Copy each line exactly.

* INFORMATION SUPPLIED
>> Begin
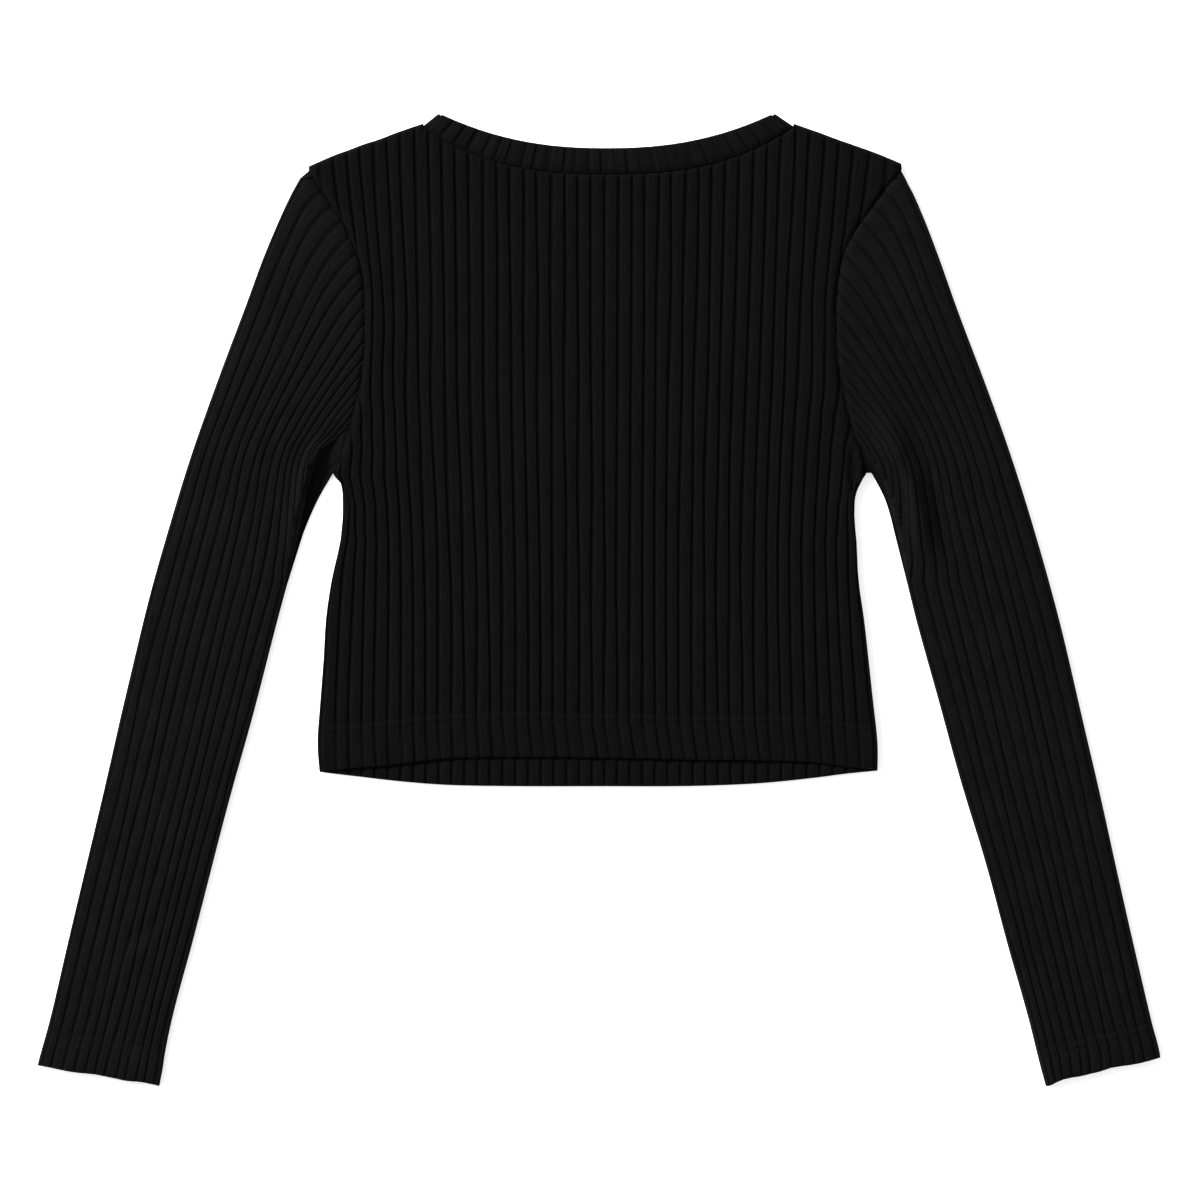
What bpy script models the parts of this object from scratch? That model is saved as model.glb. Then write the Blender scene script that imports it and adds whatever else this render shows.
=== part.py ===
"""A cropped, long-sleeved sweater in wide rib knit, laid flat with its back up.

Five pieces: back, front, two sleeves and a neckband. Each is a wall of cloth, made from a flat
grid whose columns follow the ribs, so that the ribs rise in the wall's outer points.
Lengths below are in millimetres. +X is the garment's right-hand side as it lies, +Y runs
from hem to neck, and +Z is up from the surface that it lies on.
"""

import collections
import math

import bmesh
import bpy

MM = 0.001

# Cloth
WALL = 1.5  # one layer of the knit, measured in a groove
RIB_RISE = 0.7  # how far a rib stands above its grooves
GROOVE_HALF = 0.2  # half a groove, as a share of the rib pitch
SEAM_GAP = 0.3  # between neighbouring pieces
CHORD = 0.05  # what a straight edge between two points of a curved seam may take of that gap
SEAM_DIP = 0.6  # how far a seam pulls the cloth down
SEAM_STEP = 2.5  # how far from a seam the cloth is level again
DOUBLE = 2.4  # the two layers of a turned-up hem

# Heights above the surface
FRONT_TOP = WALL
BACK_INNER = 3.3
BACK_TOP = BACK_INNER + WALL
SIDE_SEAM_HEIGHT = 3.0
SLEEVE_INNER = 3.0
SLEEVE_TOP = SLEEVE_INNER + WALL
SLEEVE_MIDDLE = 2.3
HEM_BACK_INNER = 2.95

# Rounded folds: how far in from the outline the cloth starts to turn down
SIDE_TURN = 4.5
SHOULDER_TURN = 3.6
HEM_TURN = 2.0
SLEEVE_TURN = 3.5
TURN_END = math.radians(75)  # a free edge is rounded this far from each face
TURN_SHARE = 0.4  # the most of a short stretch of cloth that a turn takes,
SEAM_SHARE = 0.2  # and the most that the dip by a seam takes

# Ribs, counted from the middle of the back
HEM_RIB = 22.0
FLAT_RIB = 21.2  # the side fold turns beyond this rib
ARMHOLE_RIB = 18.0  # the rib that the armhole just reaches
SHOULDER_RIB = 21.0
SEAM_TAPER = 2.2  # how the lower armhole takes the ribs, more of them near the underarm
SIDE_DRAW = 4  # power by which the outline's waist and flare reach inwards

# Body outline: height, left edge, right edge
BODY_SIDE = (
    (-107.0, -173.0, 172.4),
    (-90.0, -174.2, 172.4),
    (-62.0, -172.4, 169.5),
    (-37.0, -170.5, 166.8),
    (-12.0, -169.0, 164.0),
    (12.0, -165.5, 160.6),
    (37.0, -160.0, 159.3),
    (50.0, -158.7, 158.1),
    (62.0, -158.7, 158.7),
    (79.0, -163.1, 164.5),
)
# Armhole seam from the underarm to the shoulder: height, left, right
ARMHOLE = (
    (79.0, -163.1, 164.5),
    (92.0, -158.9, 162.0),
    (105.0, -155.0, 157.5),
    (118.0, -151.2, 153.6),
    (130.0, -148.6, 151.0),
    (150.0, -145.2, 147.3),
    (170.0, -144.5, 146.3),
    (190.0, -145.2, 147.3),
    (205.0, -147.5, 149.4),
    (220.0, -152.3, 154.3),
    (235.0, -159.5, 163.5),
    (250.0, -170.1, 174.8),
    (266.0, -179.6, 187.2),
)
UNDERARM = ARMHOLE[0][0]
ARMHOLE_LOW = 165.0  # the armhole's narrowest stretch lies between these two heights
ARMHOLE_HIGH = 173.0
SHOULDER_POINT = ARMHOLE[-1][0]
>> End
* ANSWER FOR THE TASK
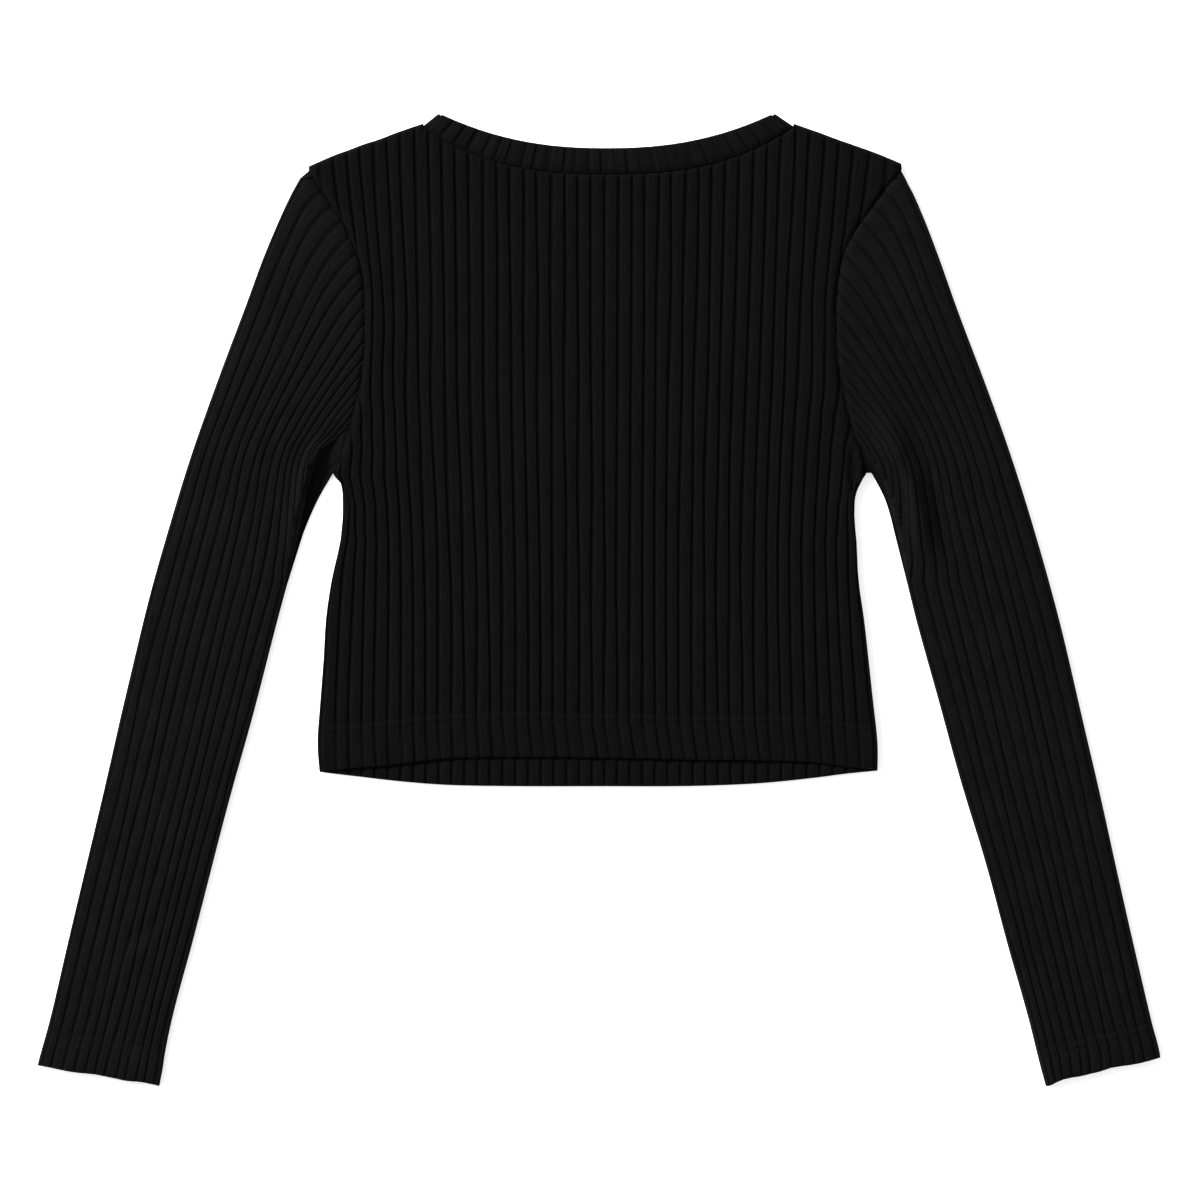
What bpy script models the parts of this object from scratch? That model is saved as model.glb. Then write the Blender scene script that imports it and adds whatever else this render shows.
=== part.py ===
"""A cropped, long-sleeved sweater in wide rib knit, laid flat with its back up.

Five pieces: back, front, two sleeves and a neckband. Each is a wall of cloth, made from a flat
grid whose columns follow the ribs, so that the ribs rise in the wall's outer points.
Lengths below are in millimetres. +X is the garment's right-hand side as it lies, +Y runs
from hem to neck, and +Z is up from the surface that it lies on.
"""

import collections
import math

import bmesh
import bpy

MM = 0.001

# Cloth
WALL = 1.5  # one layer of the knit, measured in a groove
RIB_RISE = 0.7  # how far a rib stands above its grooves
GROOVE_HALF = 0.2  # half a groove, as a share of the rib pitch
SEAM_GAP = 0.3  # between neighbouring pieces
CHORD = 0.05  # what a straight edge between two points of a curved seam may take of that gap
SEAM_DIP = 0.6  # how far a seam pulls the cloth down
SEAM_STEP = 2.5  # how far from a seam the cloth is level again
DOUBLE = 2.4  # the two layers of a turned-up hem

# Heights above the surface
FRONT_TOP = WALL
BACK_INNER = 3.3
BACK_TOP = BACK_INNER + WALL
SIDE_SEAM_HEIGHT = 3.0
SLEEVE_INNER = 3.0
SLEEVE_TOP = SLEEVE_INNER + WALL
SLEEVE_MIDDLE = 2.3
HEM_BACK_INNER = 2.95

# Rounded folds: how far in from the outline the cloth starts to turn down
SIDE_TURN = 4.5
SHOULDER_TURN = 3.6
HEM_TURN = 2.0
SLEEVE_TURN = 3.5
TURN_END = math.radians(75)  # a free edge is rounded this far from each face
TURN_SHARE = 0.4  # the most of a short stretch of cloth that a turn takes,
SEAM_SHARE = 0.2  # and the most that the dip by a seam takes

# Ribs, counted from the middle of the back
HEM_RIB = 22.0
FLAT_RIB = 21.2  # the side fold turns beyond this rib
ARMHOLE_RIB = 18.0  # the rib that the armhole just reaches
SHOULDER_RIB = 21.0
SEAM_TAPER = 2.2  # how the lower armhole takes the ribs, more of them near the underarm
SIDE_DRAW = 4  # power by which the outline's waist and flare reach inwards

# Body outline: height, left edge, right edge
BODY_SIDE = (
    (-107.0, -173.0, 172.4),
    (-90.0, -174.2, 172.4),
    (-62.0, -172.4, 169.5),
    (-37.0, -170.5, 166.8),
    (-12.0, -169.0, 164.0),
    (12.0, -165.5, 160.6),
    (37.0, -160.0, 159.3),
    (50.0, -158.7, 158.1),
    (62.0, -158.7, 158.7),
    (79.0, -163.1, 164.5),
)
# Armhole seam from the underarm to the shoulder: height, left, right
ARMHOLE = (
    (79.0, -163.1, 164.5),
    (92.0, -158.9, 162.0),
    (105.0, -155.0, 157.5),
    (118.0, -151.2, 153.6),
    (130.0, -148.6, 151.0),
    (150.0, -145.2, 147.3),
    (170.0, -144.5, 146.3),
    (190.0, -145.2, 147.3),
    (205.0, -147.5, 149.4),
    (220.0, -152.3, 154.3),
    (235.0, -159.5, 163.5),
    (250.0, -170.1, 174.8),
    (266.0, -179.6, 187.2),
)
UNDERARM = ARMHOLE[0][0]
ARMHOLE_LOW = 165.0  # the armhole's narrowest stretch lies between these two heights
ARMHOLE_HIGH = 173.0
SHOULDER_POINT = ARMHOLE[-1][0]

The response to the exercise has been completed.